スコリアの砂漠に、まずススキが生え、ガクアジサイの原に変わり、そして椿の若木の林が生まれる、という順序で砂漠から林に変化して行くようである。

南東からの強風で、今日の出帆港は岡田港となった。
しかし、大島からの出航はさして心配していない。
問題は、久里浜に入港できるかどうかである。 風でフェリーがよく止まるので心配なのである。
時間調整と昼食のためにいったん元町港に寄った。
昨日の賑わいがうそのようである。土産物屋にはまったく人影がない。
桟橋にはしぶきが上がっていた。(左の写真)
岡田港は、逆に人があふれていた。
元町と岡田は昔から競争というより共生の関係にあるようである。
この島は全島避難で示されたように全員で協力し、助け合いながら、ごみひとつない街と美しい自然を守っているようで気持ちの良い嬉しい島である。

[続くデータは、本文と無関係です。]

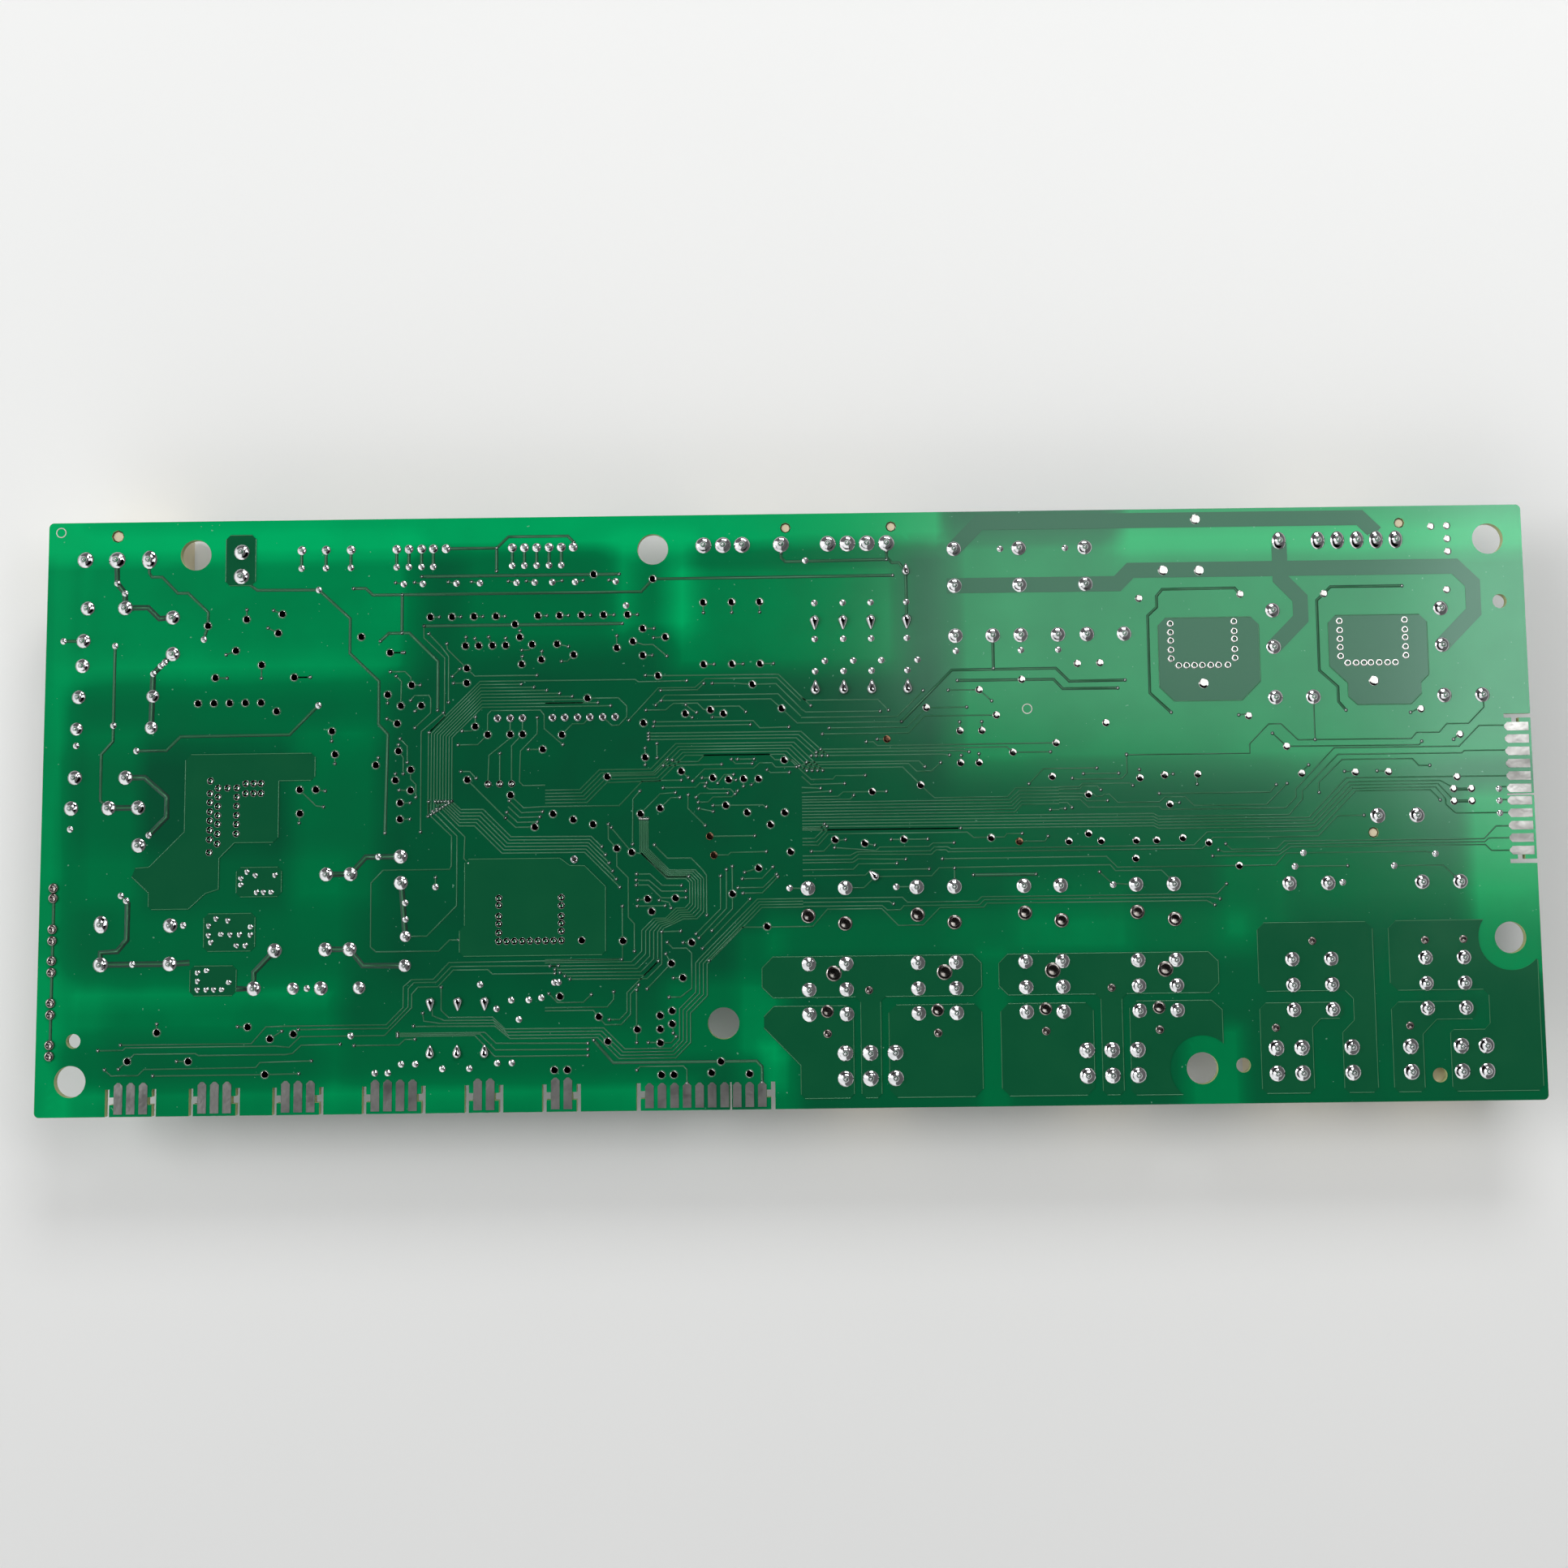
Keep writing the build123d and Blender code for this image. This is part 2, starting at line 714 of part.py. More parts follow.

岡田港で聞くと、風は強いが久里浜港にどうやら入港できるとのことである。 もしも、入港できなかったらどうなるか、と聞いたら、竹芝桟橋まで行ってしまうのだそうだ。 まあ、それもいいか。 先日も、フェリーの欠航で南房総からの帰りに延々と回り道したことだし。
東京湾に近づくほど波、うねりがひどくなったがジェットフォイルは時おりしぶきを上げる程度で揺れにはまったく関係がない。 穏やかだった往きと変わらない。 船酔いの心配のない船であることがわかって家内も安心したようだ。 残念ながら、次に期待する八丈島にこの船は行かないようだが。
無事久里浜に着いた。 岡田港からなんと50分少々である。 ほんのひと走りでまた現実に戻ってしまった。

ご覧いただきありがとうございました。